» **WRITTEN INSTRUCTION**: In the listing below, identify each line with the word "this" and return those lines.

» **RECORDS PROVIDED**:
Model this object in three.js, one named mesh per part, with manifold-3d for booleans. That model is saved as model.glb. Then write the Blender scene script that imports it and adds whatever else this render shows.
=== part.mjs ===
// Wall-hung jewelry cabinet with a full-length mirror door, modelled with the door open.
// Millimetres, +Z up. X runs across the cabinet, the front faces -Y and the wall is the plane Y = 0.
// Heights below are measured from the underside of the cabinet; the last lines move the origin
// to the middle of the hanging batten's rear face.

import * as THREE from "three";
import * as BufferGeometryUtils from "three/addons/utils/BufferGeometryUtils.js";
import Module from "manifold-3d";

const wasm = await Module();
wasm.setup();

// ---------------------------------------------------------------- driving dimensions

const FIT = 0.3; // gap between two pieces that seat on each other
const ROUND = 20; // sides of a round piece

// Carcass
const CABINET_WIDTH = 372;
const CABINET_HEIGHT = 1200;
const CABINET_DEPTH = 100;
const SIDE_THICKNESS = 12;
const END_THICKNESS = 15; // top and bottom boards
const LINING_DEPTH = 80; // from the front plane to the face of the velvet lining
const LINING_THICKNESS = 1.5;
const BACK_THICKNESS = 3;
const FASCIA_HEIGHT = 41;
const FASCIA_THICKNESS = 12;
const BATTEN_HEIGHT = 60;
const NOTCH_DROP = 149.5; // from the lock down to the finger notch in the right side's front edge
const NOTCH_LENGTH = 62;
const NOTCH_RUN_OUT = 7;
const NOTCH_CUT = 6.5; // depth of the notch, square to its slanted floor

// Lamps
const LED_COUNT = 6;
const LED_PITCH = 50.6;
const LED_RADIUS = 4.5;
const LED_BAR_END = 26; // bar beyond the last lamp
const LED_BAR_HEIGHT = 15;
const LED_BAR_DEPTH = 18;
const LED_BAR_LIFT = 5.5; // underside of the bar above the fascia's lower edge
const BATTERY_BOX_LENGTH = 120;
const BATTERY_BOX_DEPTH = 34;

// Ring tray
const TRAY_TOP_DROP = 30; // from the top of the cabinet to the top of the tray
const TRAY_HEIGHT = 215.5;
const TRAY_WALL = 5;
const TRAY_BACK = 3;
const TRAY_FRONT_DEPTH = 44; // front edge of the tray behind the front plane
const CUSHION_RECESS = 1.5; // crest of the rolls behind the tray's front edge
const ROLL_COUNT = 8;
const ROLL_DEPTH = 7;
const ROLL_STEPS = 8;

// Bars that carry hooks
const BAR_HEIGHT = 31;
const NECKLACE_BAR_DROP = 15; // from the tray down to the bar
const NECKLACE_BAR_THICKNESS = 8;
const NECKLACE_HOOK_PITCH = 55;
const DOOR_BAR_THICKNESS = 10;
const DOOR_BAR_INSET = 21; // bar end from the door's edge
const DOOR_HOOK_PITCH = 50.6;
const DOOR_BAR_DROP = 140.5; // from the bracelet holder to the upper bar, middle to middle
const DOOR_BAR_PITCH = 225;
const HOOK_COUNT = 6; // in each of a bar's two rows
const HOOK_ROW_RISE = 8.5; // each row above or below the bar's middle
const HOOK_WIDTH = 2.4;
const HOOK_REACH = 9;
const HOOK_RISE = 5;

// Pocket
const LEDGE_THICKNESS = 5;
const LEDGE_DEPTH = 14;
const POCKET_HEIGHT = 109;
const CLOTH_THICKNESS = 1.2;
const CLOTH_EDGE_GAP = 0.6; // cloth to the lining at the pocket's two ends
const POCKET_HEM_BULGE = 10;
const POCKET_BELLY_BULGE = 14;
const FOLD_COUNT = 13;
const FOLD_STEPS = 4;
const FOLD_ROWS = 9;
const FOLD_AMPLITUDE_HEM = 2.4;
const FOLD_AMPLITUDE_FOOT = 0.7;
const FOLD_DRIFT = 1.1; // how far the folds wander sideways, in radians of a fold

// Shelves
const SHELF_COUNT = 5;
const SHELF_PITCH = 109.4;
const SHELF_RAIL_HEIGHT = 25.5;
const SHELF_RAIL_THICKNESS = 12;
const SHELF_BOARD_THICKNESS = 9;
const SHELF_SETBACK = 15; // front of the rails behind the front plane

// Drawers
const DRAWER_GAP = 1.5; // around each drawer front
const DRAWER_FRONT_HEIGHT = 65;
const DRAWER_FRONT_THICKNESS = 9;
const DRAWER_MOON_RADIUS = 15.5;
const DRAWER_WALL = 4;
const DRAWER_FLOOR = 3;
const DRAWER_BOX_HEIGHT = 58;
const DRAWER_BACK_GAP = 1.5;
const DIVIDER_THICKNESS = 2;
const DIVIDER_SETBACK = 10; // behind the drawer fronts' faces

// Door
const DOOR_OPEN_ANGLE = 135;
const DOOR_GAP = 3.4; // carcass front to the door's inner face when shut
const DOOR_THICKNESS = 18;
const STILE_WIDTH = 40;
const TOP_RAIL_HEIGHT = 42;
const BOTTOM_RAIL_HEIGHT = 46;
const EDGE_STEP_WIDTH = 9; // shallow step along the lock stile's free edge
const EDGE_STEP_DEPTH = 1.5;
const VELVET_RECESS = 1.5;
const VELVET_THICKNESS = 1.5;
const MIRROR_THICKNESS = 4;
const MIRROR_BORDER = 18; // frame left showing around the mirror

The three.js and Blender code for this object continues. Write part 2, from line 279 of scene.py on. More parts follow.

» **RESULT BELOW**:
Model this object in three.js, one named mesh per part, with manifold-3d for booleans. That model is saved as model.glb. Then write the Blender scene script that imports it and adds whatever else this render shows.
The three.js and Blender code for this object continues. Write part 2, from line 279 of scene.py on. More parts follow.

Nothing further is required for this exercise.